_EXERCISE REQUIREMENTS:_ Each line of the material below should be reproduced exactly.
:: DATASET EXTRACT ::
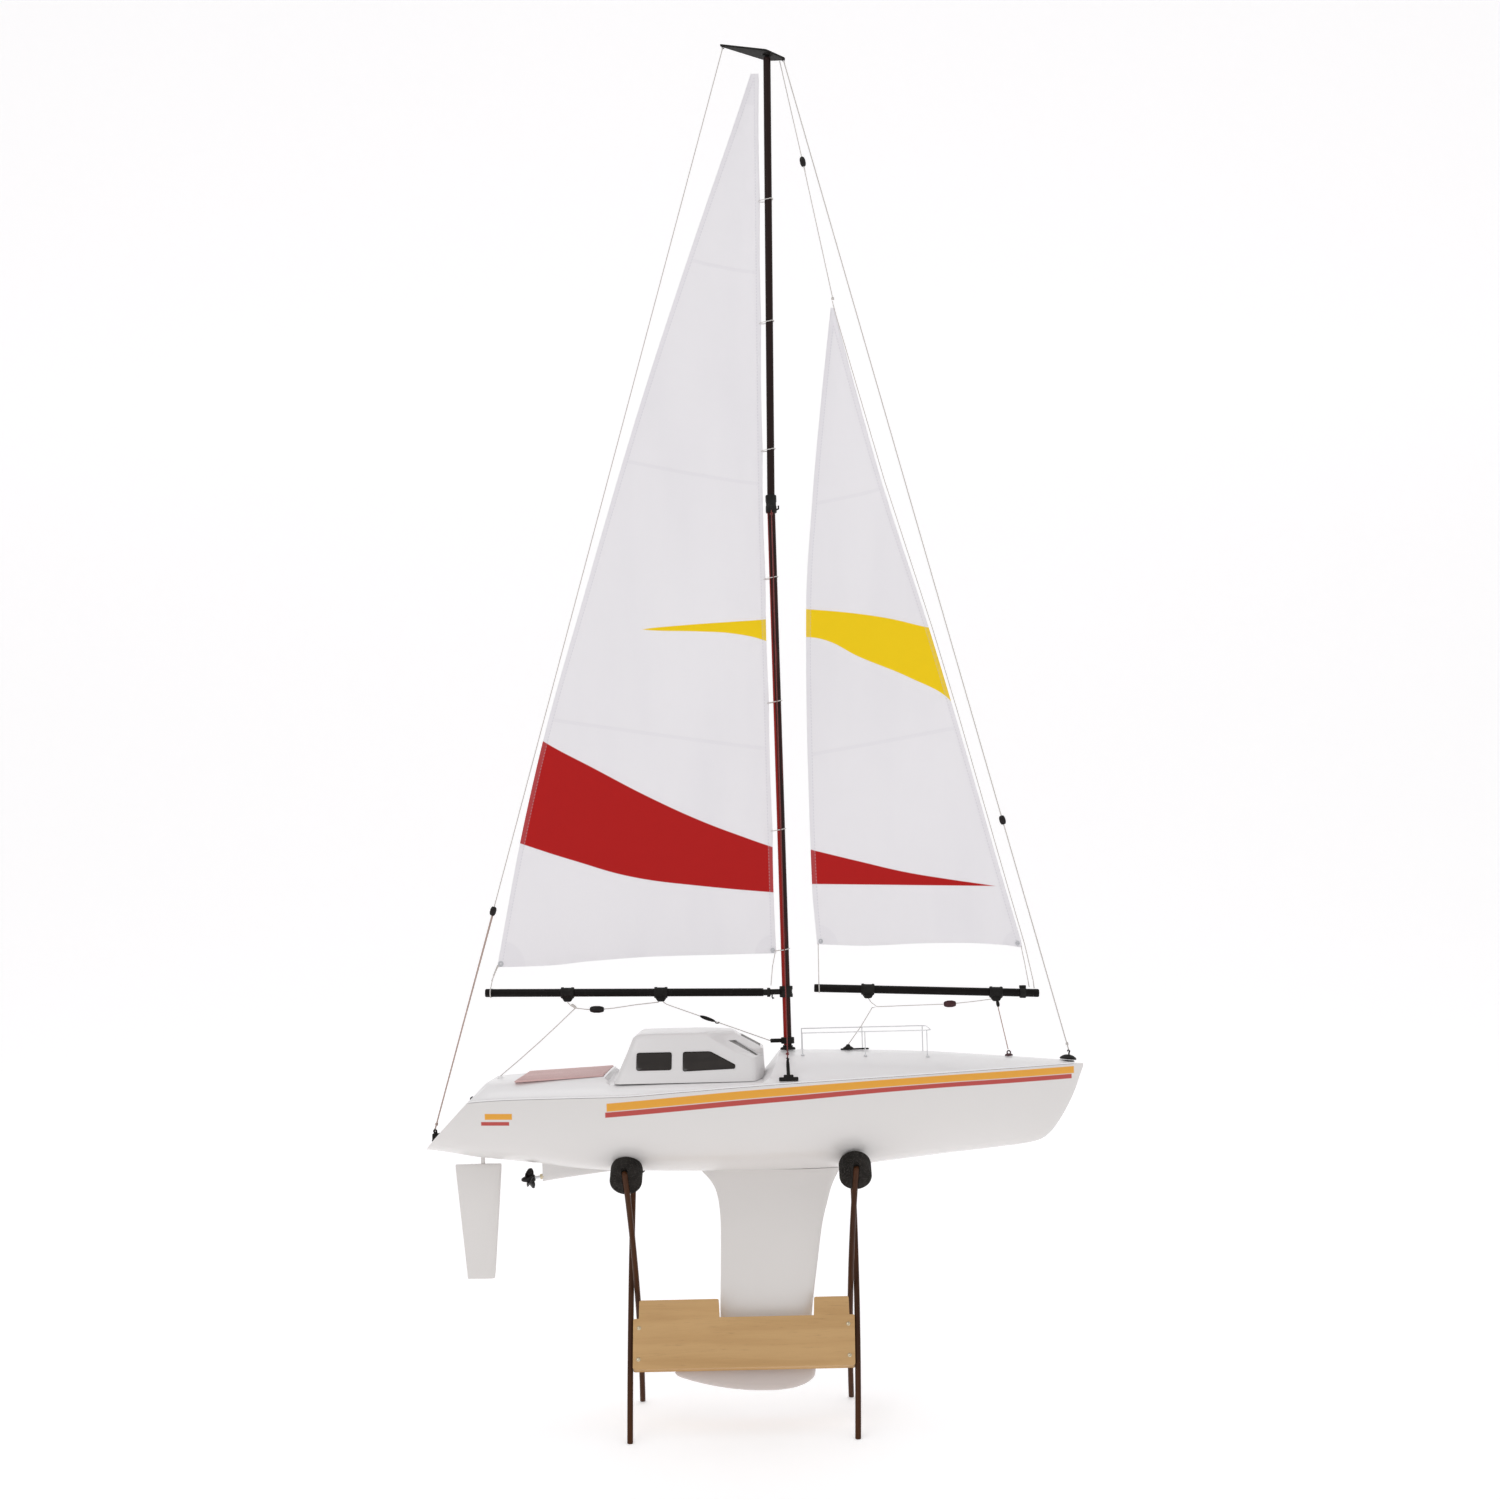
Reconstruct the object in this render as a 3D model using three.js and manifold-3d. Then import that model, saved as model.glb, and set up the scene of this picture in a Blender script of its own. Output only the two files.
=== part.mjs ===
// A radio-controlled sailing yacht with auxiliary motor, standing on its crossed-dowel display stand.
// Millimetres. +X is the bow, +Y is port, +Z is up. The origin is on the floor, under the middle of the hull.
import * as THREE from "three";
import { mergeVertices } from "three/addons/utils/BufferGeometryUtils.js";
import Module from "manifold-3d";

const wasm = await Module();
wasm.setup();

// ---------------------------------------------------------------- driving dimensions
const HULL_HALF_LENGTH = 323; // 646 mm overall
const HULL_WALL = 2.2;
const DECK_WALL = 1.8;
const GAP = 0.35; // clearance between touching pieces
const MAST_R = 4;
const BOOM_R = 4;
const TUBE_WALL = 0.8;
const DOWEL_R = 2.8;
const CORD_R = 0.75;
const SAIL_T = 0.9;
const STOCK_X = -272.6; // rudder stock axis
const SHAFT_TILT = (8.5 * Math.PI) / 180;
const PROP = [-225.3, 237.0]; // propeller centre, x and z
const MAST_FOOT = [31.8, 361.9];
const MAST_JOINT = [28.8, 904];
const MAST_HEAD = [36.3, 1370.4];
const JIB_AXIS_LOW = [250.2, 349];
const JIB_AXIS_TOP = [49, 1367];
const LEG_SLOPE = 0.634; // sideways run of a stand leg per unit of height
const LEG_CROSS_Z = 126.2;
// Each dowel bows slightly where it is sprung past its partner: x at the foot, at the crossing and at the pad.
const LEG_A_X = [[-125.8, -128.3, -128.6], [88.2, 93.3, 94.4]]; // legs from the starboard foot to the port pad
const LEG_B_X = [[-125, -122.4, -125.8], [87.4, 87.4, 93]]; // legs from the port foot to the starboard pad
const PAD_R = 15.5;

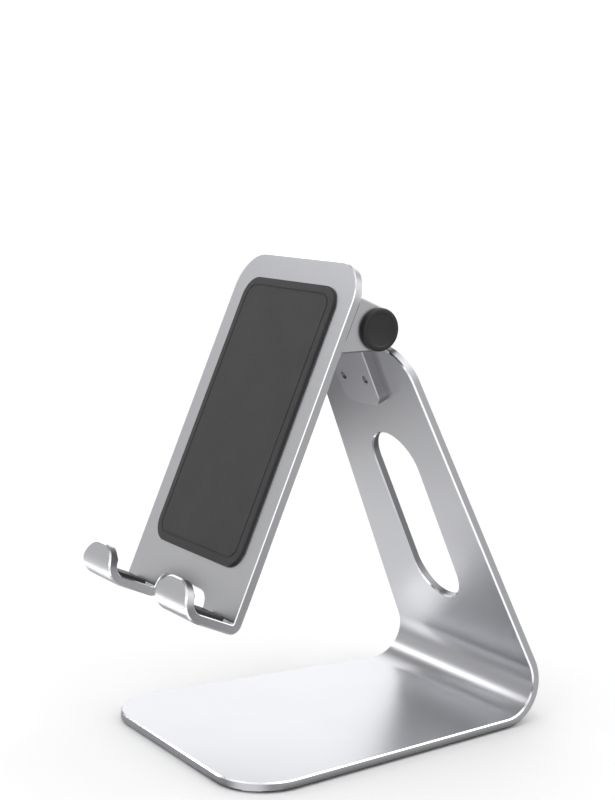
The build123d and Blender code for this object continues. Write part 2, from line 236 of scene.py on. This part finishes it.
:::
_SOLVED EXERCISE:_
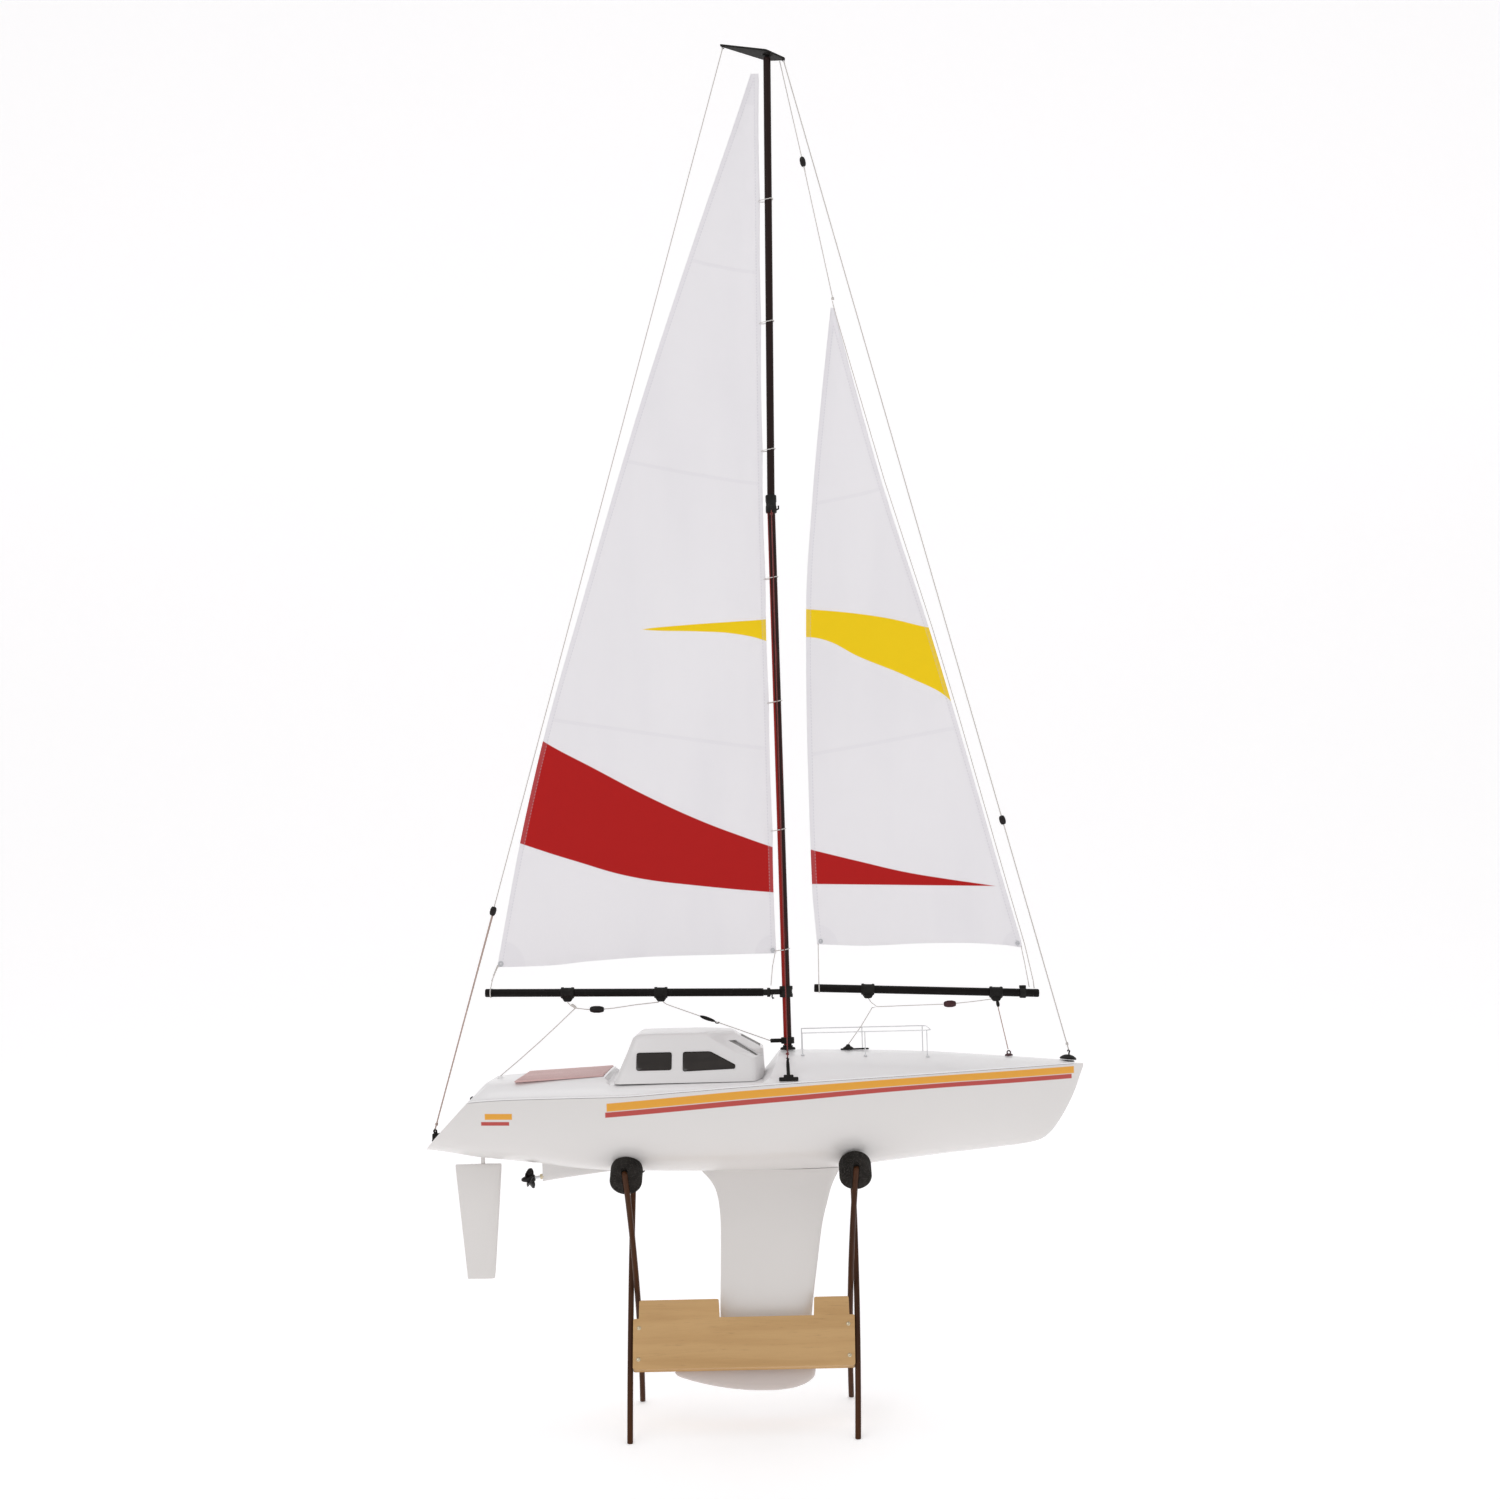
Reconstruct the object in this render as a 3D model using three.js and manifold-3d. Then import that model, saved as model.glb, and set up the scene of this picture in a Blender script of its own. Output only the two files.
=== part.mjs ===
// A radio-controlled sailing yacht with auxiliary motor, standing on its crossed-dowel display stand.
// Millimetres. +X is the bow, +Y is port, +Z is up. The origin is on the floor, under the middle of the hull.
import * as THREE from "three";
import { mergeVertices } from "three/addons/utils/BufferGeometryUtils.js";
import Module from "manifold-3d";

const wasm = await Module();
wasm.setup();

// ---------------------------------------------------------------- driving dimensions
const HULL_HALF_LENGTH = 323; // 646 mm overall
const HULL_WALL = 2.2;
const DECK_WALL = 1.8;
const GAP = 0.35; // clearance between touching pieces
const MAST_R = 4;
const BOOM_R = 4;
const TUBE_WALL = 0.8;
const DOWEL_R = 2.8;
const CORD_R = 0.75;
const SAIL_T = 0.9;
const STOCK_X = -272.6; // rudder stock axis
const SHAFT_TILT = (8.5 * Math.PI) / 180;
const PROP = [-225.3, 237.0]; // propeller centre, x and z
const MAST_FOOT = [31.8, 361.9];
const MAST_JOINT = [28.8, 904];
const MAST_HEAD = [36.3, 1370.4];
const JIB_AXIS_LOW = [250.2, 349];
const JIB_AXIS_TOP = [49, 1367];
const LEG_SLOPE = 0.634; // sideways run of a stand leg per unit of height
const LEG_CROSS_Z = 126.2;
// Each dowel bows slightly where it is sprung past its partner: x at the foot, at the crossing and at the pad.
const LEG_A_X = [[-125.8, -128.3, -128.6], [88.2, 93.3, 94.4]]; // legs from the starboard foot to the port pad
const LEG_B_X = [[-125, -122.4, -125.8], [87.4, 87.4, 93]]; // legs from the port foot to the starboard pad
const PAD_R = 15.5;

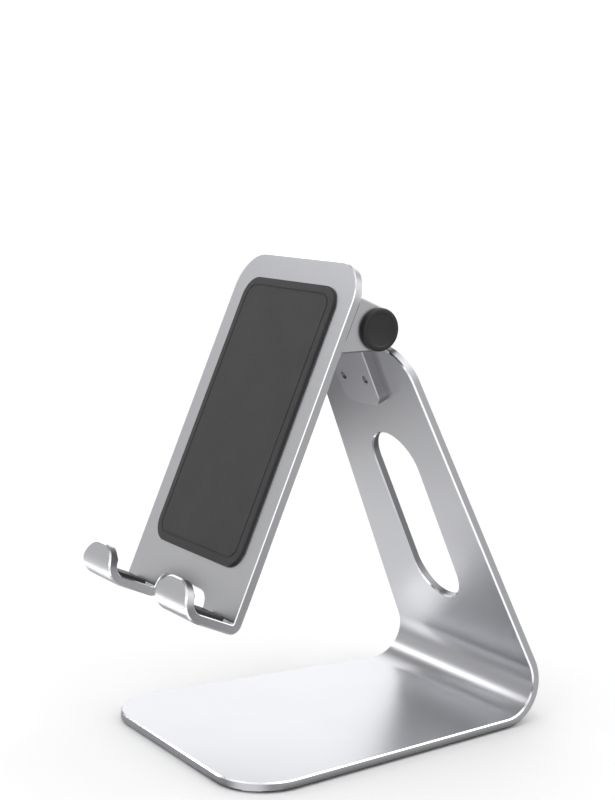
The build123d and Blender code for this object continues. Write part 2, from line 236 of scene.py on. This part finishes it.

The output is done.